**PROBLEM REQUIREMENTS**
Line by line, reproduce exactly the beginning of the listing below, ending with the line that contains "const FACING_STAND = 0.8;" and adding nothing.

**COLLECTED DATA**

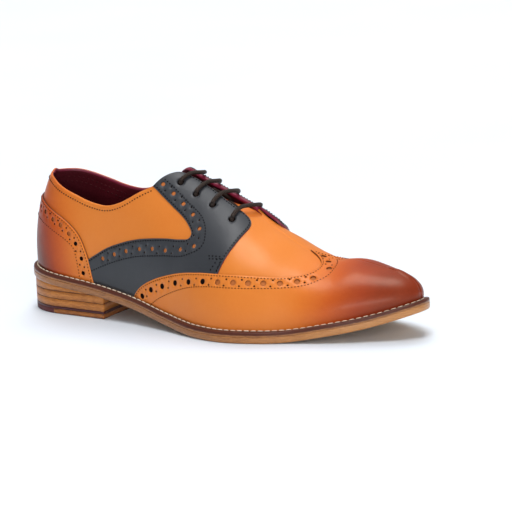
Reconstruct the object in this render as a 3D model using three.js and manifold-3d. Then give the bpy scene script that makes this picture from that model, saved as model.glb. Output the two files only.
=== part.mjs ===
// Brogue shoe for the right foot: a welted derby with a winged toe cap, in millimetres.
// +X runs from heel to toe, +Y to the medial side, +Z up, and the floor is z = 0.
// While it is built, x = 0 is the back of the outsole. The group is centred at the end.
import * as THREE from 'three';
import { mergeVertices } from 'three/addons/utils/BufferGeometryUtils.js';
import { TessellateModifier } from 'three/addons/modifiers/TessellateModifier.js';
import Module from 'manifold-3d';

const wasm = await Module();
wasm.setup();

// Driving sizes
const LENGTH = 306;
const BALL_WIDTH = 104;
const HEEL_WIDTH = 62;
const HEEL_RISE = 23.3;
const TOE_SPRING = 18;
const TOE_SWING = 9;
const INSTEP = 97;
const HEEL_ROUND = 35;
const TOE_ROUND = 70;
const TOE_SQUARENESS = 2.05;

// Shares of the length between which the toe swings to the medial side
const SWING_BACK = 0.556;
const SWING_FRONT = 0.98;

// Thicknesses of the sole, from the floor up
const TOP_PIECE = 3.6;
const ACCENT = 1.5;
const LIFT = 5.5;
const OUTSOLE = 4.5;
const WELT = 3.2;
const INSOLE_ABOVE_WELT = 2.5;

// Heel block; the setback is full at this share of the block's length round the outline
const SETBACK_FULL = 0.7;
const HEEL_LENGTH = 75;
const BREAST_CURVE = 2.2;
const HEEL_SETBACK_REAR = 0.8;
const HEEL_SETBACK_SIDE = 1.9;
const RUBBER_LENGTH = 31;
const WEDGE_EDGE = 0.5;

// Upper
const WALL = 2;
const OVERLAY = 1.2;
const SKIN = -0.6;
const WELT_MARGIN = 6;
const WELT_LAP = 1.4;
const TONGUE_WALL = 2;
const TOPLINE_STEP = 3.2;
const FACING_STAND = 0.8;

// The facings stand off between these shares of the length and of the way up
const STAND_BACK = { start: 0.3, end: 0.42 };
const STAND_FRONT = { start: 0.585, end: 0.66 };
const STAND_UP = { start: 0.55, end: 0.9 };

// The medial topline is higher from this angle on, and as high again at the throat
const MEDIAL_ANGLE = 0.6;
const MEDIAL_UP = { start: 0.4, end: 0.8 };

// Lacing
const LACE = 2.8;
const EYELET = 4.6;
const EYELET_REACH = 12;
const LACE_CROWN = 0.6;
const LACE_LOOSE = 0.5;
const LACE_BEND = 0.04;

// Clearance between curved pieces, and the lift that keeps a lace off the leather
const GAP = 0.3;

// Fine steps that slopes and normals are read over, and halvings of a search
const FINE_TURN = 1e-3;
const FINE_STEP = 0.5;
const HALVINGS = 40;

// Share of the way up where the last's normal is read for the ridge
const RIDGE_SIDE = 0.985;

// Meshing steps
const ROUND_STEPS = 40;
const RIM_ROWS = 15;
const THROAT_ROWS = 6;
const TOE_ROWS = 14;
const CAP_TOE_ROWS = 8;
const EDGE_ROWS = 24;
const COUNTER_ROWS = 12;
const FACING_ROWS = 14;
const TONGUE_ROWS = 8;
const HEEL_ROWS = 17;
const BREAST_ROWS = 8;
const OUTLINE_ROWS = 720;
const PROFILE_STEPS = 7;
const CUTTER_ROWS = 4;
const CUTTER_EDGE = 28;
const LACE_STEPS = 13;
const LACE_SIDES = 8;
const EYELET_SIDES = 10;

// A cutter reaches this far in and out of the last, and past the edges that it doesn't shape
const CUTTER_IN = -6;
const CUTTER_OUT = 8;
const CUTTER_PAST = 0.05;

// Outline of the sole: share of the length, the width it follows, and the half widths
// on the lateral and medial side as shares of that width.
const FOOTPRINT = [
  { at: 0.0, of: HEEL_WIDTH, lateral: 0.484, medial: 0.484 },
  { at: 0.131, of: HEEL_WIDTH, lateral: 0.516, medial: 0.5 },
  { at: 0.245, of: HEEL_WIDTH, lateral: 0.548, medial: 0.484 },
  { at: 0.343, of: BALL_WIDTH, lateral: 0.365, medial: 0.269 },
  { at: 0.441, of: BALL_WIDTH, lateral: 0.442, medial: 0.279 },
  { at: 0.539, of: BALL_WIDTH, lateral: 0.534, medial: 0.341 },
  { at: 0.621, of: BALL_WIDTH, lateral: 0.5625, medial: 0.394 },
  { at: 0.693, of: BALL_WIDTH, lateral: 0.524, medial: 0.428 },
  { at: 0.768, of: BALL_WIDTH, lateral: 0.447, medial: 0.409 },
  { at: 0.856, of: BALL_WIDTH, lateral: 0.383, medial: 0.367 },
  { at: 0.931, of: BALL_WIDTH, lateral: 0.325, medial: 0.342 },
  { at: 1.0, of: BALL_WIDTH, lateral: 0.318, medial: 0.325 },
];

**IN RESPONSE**
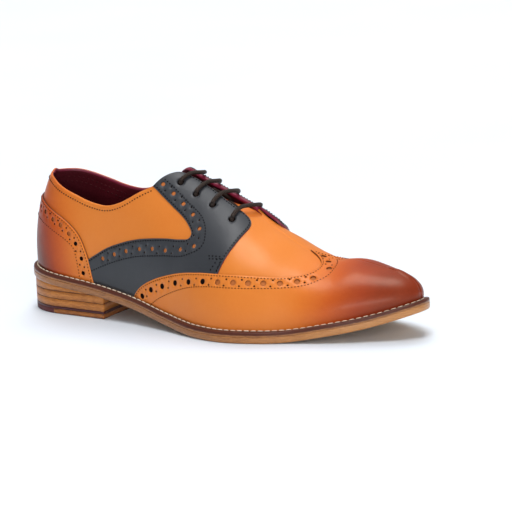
Reconstruct the object in this render as a 3D model using three.js and manifold-3d. Then give the bpy scene script that makes this picture from that model, saved as model.glb. Output the two files only.
=== part.mjs ===
// Brogue shoe for the right foot: a welted derby with a winged toe cap, in millimetres.
// +X runs from heel to toe, +Y to the medial side, +Z up, and the floor is z = 0.
// While it is built, x = 0 is the back of the outsole. The group is centred at the end.
import * as THREE from 'three';
import { mergeVertices } from 'three/addons/utils/BufferGeometryUtils.js';
import { TessellateModifier } from 'three/addons/modifiers/TessellateModifier.js';
import Module from 'manifold-3d';

const wasm = await Module();
wasm.setup();

// Driving sizes
const LENGTH = 306;
const BALL_WIDTH = 104;
const HEEL_WIDTH = 62;
const HEEL_RISE = 23.3;
const TOE_SPRING = 18;
const TOE_SWING = 9;
const INSTEP = 97;
const HEEL_ROUND = 35;
const TOE_ROUND = 70;
const TOE_SQUARENESS = 2.05;

// Shares of the length between which the toe swings to the medial side
const SWING_BACK = 0.556;
const SWING_FRONT = 0.98;

// Thicknesses of the sole, from the floor up
const TOP_PIECE = 3.6;
const ACCENT = 1.5;
const LIFT = 5.5;
const OUTSOLE = 4.5;
const WELT = 3.2;
const INSOLE_ABOVE_WELT = 2.5;

// Heel block; the setback is full at this share of the block's length round the outline
const SETBACK_FULL = 0.7;
const HEEL_LENGTH = 75;
const BREAST_CURVE = 2.2;
const HEEL_SETBACK_REAR = 0.8;
const HEEL_SETBACK_SIDE = 1.9;
const RUBBER_LENGTH = 31;
const WEDGE_EDGE = 0.5;

// Upper
const WALL = 2;
const OVERLAY = 1.2;
const SKIN = -0.6;
const WELT_MARGIN = 6;
const WELT_LAP = 1.4;
const TONGUE_WALL = 2;
const TOPLINE_STEP = 3.2;
const FACING_STAND = 0.8;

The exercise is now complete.